Career he aspired to in grade school: “A Catholic priest. I attended a Catholic grade school with everyone — thousands of kids — from the neighborhood. The school was run by the Sisters of St. Joseph of LaGrange, and I had nuns as my teachers all through middle school. Vocations to religious life were highly encouraged. The life of a priest, offering the sacraments, bringing the faith to others, was very appealing at that age. I went on to the Archdiocesan High School Seminary in Chicago, but found in my teen years that celibacy was not for me. I left the seminary system and came to Marquette, but at the seminary I had four great years of faith formation and Catholic leadership training.”
Marquette legacy: Brother Tim, Bus Ad ’86, and daughters Brenna Vogel, Arts ’03, and Molly Kean, Comm ’06.
Fun facts about Jane:
Hometown: Fond du Lac, Wis.
Favorite poem: “ ‘Desiderata’ by Max Ehrman, which I first learned during my Marquette days and we have hanging on our family room wall.”
Marquette faculty who had an impact: “Margarett Schlientz, who provided support and encouragement to me while I was a student and after I graduated.”
Favorite Marquette memories: “Residence hall life, forming friendships that continue to the present time, meeting Larry and Evans Scholars events.”
Career she aspired to in grade school: “I wanted to be a pediatrician because of the admiration I had for my female pediatrician’s caring manner as I experienced a lot of illness as a kid.”

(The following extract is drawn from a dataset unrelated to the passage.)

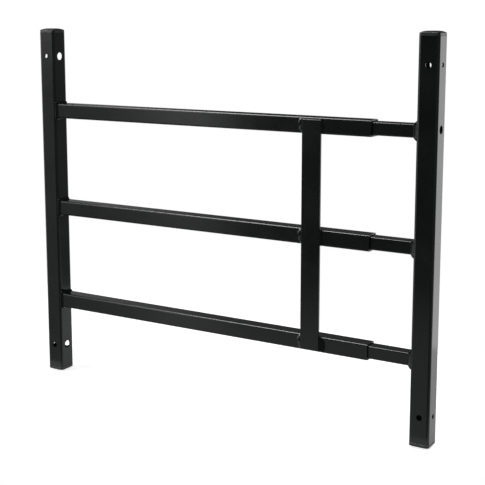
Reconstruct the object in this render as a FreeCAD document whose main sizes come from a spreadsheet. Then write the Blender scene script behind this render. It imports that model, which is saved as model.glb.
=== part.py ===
import FreeCAD, Part

import os
import Sketcher

os.makedirs("parts", exist_ok=True)
doc = FreeCAD.newDocument("window_security_bar")

# Adjustable window guard: two square posts joined by three telescoping bars.
# Origin: centre of the mounting-hole pattern on the left post's outer face.
# +X runs towards the right half, -Y faces the room, +Z is up.  Millimetres.
DIMENSIONS = {
    # posts, one at each side of the window opening
    "post_size": 25.0,
    "post_wall": 1.2,
    "post_radius": 3.0,
    "post_length": 474.0,
    "overall_width": 577.0,
    # holes through the post walls, on one line near each post end
    "hole_spacing": 410.0,
    "front_hole": 7.0,
    "back_hole": 15.0,
    "access_hole": 10.5,
    "jamb_hole": 6.0,
    "drain_hole": 10.0,
    "drain_rise": 132.5,
    # plastic caps pressed into the post ends
    "cap_rim": 4.0,
    "cap_dome": 2.0,
    "cap_crown": 16.0,
    "cap_crown_radius": 2.0,
    "stem_size": 20.6,
    "stem_radius": 1.5,
    "stem_wall": 1.6,
    "stem_length": 16.0,
    "rib_size": 22.4,
    "rib_radius": 1.7,
    "rib_thickness": 1.0,
    "rib_start": 2.0,
    "rib_pitch": 4.5,
    # telescoping bars
    "top_bar_rise": 130.5,
    "middle_bar_drop": 5.0,
    "bottom_bar_drop": 138.0,
    "bar_wall": 1.2,
    "outer_bar_size": 20.0,
    "outer_bar_radius": 2.0,
    "outer_bar_length": 471.0,
    "inner_bar_size": 16.0,
    "inner_bar_radius": 1.8,
    "inner_bar_length": 460.0,
    # fillet welds round each bar where it meets a post
    "outer_weld_leg": 4.0,
    "inner_weld_leg": 5.5,
    "weld_edge": 0.15,
    "weld_half_depth": 12.0,
    "weld_radius": 3.0,
    "outer_weld_root": 1.2,
    "outer_weld_half_height": 14.9,
    "inner_weld_root": 1.0,
    "inner_weld_half_height": 12.8,
    # flat strap welded across the fronts of the outer bars
    "strap_centre": 420.0,
    "strap_width": 25.0,
    "strap_thickness": 3.0,
    "strap_top_inset": 2.0,
    "strap_bottom_inset": 1.4,
    "strap_bevel": 1.0,
    # weld beads along the two sides of the strap
    "bead_rise": 3.0,
    "bead_length": 18.0,
    "left_bead_leg": 6.0,
    "right_bead_leg": 5.5,
    "wide_bead_leg": 9.0,
}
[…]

Marquette legacy: “Two daughters: Molly Kean, Comm ’06, and Brenna Kean Vogel, Arts ’03. I also have 12 first cousins who attended Marquette from the late 1950s to mid-1970s, and there were three to five of them at Marquette during each of my years at Marquette.”
Most influential people: “Both the pediatrician above, whom I got to know personally, and my paternal grandma, who made me feel special as one of six kids. Also, my parents, who gave me the opportunity to attend Marquette and were models of service to others.”